Eddie Sotto explores the concept of immersive art and discusses why it is a rising trend in the attractions industry

By Eddie Sotto

eddie sotto

When I get asked where the location-based entertainment or FEC industry is heading, my answer is “many directions.” However, one trend I find fascinating is the merging of immersive art with the guest experience.

In intellectual circles, theme parks have been described as everything from a “cultural Chernobyl”, to “friendly fascism,” or merely a shallow form of public entertainment. Parks are labelled as romanticized history or mindless fantasy – critics can’t imagine anyone paying to sing along with dolls or pirates, watch a robotic bear yodel, or hug a scandal-free princess.

The grittier, less sentimental messaging found in the abstract of a modern art museum is a preferred reality-based experience for their kids (if they have them). I get that, but is there room for both?

The rise of immersive art

More recently, a new wrinkle has come into this discussion. What if, like peanut butter and chocolate, modern art and the immersive escape of theme parks met in the middle? What happens when the power of the abstract becomes the centre of a hybrid guest experience?

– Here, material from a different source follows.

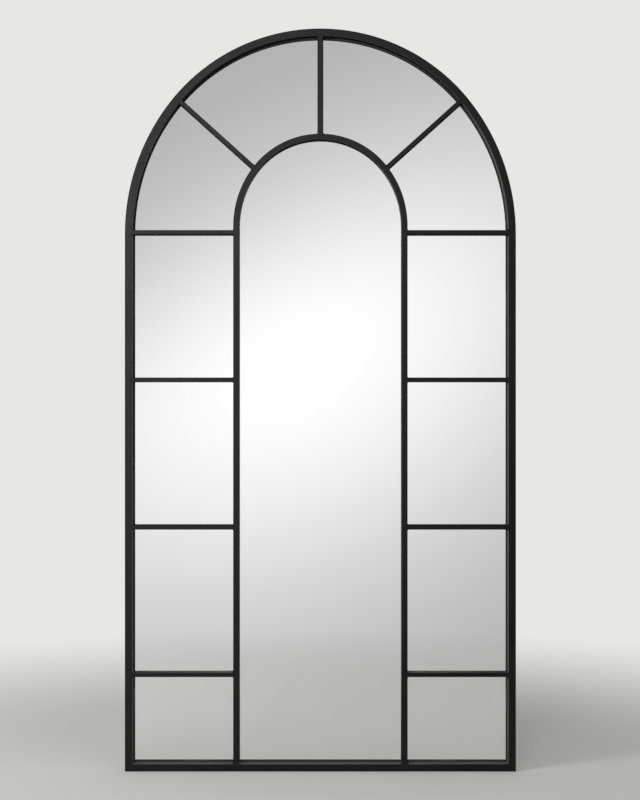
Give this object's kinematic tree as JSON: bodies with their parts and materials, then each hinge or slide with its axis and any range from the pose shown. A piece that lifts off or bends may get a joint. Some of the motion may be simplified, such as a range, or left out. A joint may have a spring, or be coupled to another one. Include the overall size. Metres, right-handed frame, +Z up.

Imagine stripping away the sterility of a gallery to add a mega-dose of artistic emotion and fun? How about ditching the IP driven stories theme parks force-feed us, in favour of something more open and abstract? Can provocative art free guests to interpret an immersive, unbound, sensory experience? What happens to the gospel of linear storytelling? Have we given it to the guest to make their own? And is that the real fun, only we never knew it?

Omega Mart Meow Wolf
Meow Wolf’s Omega Mart at AREA15

Those questions were asked and explored when I was at Disney Imagineering in the 1990s. But strategic planners chose IP as place-making over immersive art at the time. Those answers would have to wait.

Today the verdict is unfolding bigger than ever with mashup experiences that embrace immersive art attractions like Meow Wolf. We now see entire entertainment experiences where immersive art installations are the heart of a rotating attraction.

Museums meet theme parks

Museums are also getting in on the action, offering immersive exhibits featuring experiential rain rooms or projection-mapped environments with the works of great artists like Van Gogh. Judging by the strong response, it seems to be working.

Audiences are willing to defer the full day theme park commitment for a unique mind-bending night out. So, as big-box retailers and theatres falter, malls have embraced Meow Wolf and other event-driven pop-up art experiences as a new form of entertainment anchor tenant. And I believe there is room for more in this space.

Atelier des Lumières Van Gogh exhibition
Atelier des Lumières’ Van Gogh exhibition

What is refreshing about this immersive art experience is the freedom of interpretation. Compared to theme park role-playing, art is usually more open-ended. It allows us to dream more and make the experience our own – think Lego before it became an assembly kit.

Theme parks tend to build rides that are book reports of the IP they paid dearly for, feeling obliged to make you relive the entire film scene by scene when all you really want is the ability to simply relive the moments in the ride you can’t experience on a 4K screen at home.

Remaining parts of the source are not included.